Yorkshire Ambulance Service issues public plea amid concerns long waiting times are putting lives at risk
People are waiting longer for ambulances to arrive in Yorkshire than almost anywhere else in the country, new figures show.
Yorkshire Ambulance Service' s average response time for the most urgent ‘category one’ calls to help people with life-threatening illnesses or injuries such as those going into cardiac arrest during October was 11 minutes and 4 seconds, new statistics show.
That is well over the seven-minute target time and is the second longest of any ambulance trust, behind only South Western Ambulance Service, data published by NHS England on Thursday, November 11 reveals.
The trust also took an average of nearly three minutes – 166 seconds, to be precise – to answer calls made during the period.
That’s longer than callers were left waiting on the phone to any other trust, ahead of South Western Ambulance Service on 133 seconds, with no other trust having an average caller waiting time of longer than 100 seconds.
Richard Webber, a spokesman for the College of Paramedics and a working paramedic, told the BBC patients across the country were being put at risk because they were waiting so long.
He said: “Every day services are holding hundreds of 999 calls with no-one to send.
“The ambulance service is simply not providing the levels of service they should - patients are waiting too long and that is putting them at risk.”
The latest NHS figures show Yorkshire Ambulance Service received 108,746 calls last month compared with 83,505 in October 2019, before the Covid pandemic – an increase of 30 per cent.

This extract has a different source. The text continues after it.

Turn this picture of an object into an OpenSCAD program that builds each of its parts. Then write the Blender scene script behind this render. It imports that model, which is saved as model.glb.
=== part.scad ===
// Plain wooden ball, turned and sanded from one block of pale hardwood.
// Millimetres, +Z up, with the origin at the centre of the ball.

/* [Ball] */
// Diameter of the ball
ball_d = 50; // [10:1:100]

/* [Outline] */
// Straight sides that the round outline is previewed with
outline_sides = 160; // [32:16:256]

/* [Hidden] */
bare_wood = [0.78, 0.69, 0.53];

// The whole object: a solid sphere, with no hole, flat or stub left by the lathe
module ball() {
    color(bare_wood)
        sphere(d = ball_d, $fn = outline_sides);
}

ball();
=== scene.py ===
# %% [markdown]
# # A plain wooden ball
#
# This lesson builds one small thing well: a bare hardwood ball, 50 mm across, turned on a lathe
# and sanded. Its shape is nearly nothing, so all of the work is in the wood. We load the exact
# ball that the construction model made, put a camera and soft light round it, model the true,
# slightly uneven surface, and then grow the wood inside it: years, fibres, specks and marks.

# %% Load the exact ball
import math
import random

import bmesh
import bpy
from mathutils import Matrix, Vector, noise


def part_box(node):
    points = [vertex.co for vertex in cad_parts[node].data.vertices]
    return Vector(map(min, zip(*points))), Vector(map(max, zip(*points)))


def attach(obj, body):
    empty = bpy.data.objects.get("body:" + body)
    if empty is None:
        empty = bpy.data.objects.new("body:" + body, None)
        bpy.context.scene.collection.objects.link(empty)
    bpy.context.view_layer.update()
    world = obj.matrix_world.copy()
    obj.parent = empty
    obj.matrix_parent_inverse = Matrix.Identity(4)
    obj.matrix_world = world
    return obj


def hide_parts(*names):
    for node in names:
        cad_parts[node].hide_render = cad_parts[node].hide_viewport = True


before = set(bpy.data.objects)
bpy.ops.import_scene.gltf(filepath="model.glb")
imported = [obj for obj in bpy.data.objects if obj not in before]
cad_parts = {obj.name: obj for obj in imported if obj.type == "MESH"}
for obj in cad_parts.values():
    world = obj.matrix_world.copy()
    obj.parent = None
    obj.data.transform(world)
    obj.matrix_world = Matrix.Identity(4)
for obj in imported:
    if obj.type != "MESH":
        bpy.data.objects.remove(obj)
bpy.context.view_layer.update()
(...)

A spokesperson for the trust said: “We are continuing to experience high demand for our services and we constantly monitor the situation.
“Our dedicated staff are working very hard to make sure patients can get the care they require and we continue to work closely with NHS partners in Yorkshire and the Humber to ensure there is a joined-up approach to patient care.
“We continue to remind the public to help us by only calling 999 in serious or life-threatening emergencies to allow us to focus our efforts on our most poorly patients.”
Yorkshire Ambulance Service performed better last month when it came to response times for category two (emergency) and category three (urgent) calls.
It took 43m40s on average to reach category two patients, which include those who have suffered heart attacks, strokes and burns, which was shorter than the England-wide mean of 53m54s but outside the 18-minute target.
And it took 2h22m to get to category three patients, which was less than the national average of 3h10m but longer than the two-hour target.
In June, The Star reported how a teenage footballer waited seven hours in agony for an ambulance after dislocating his knee.
The NHS Confederation told the BBC the ambulance service was dealing with ‘normal winter pressures’ coupled with a ‘huge amount of pent-up demand’ which had built up during the pandemic.
The Star contacted NHS England which has yet to respond.
Professor Stephen Powis, medical director of the NHS in England, said the ambulance service had had to handle its highest ever number of 999 calls in a single month and praised staff for going ‘above and beyond’.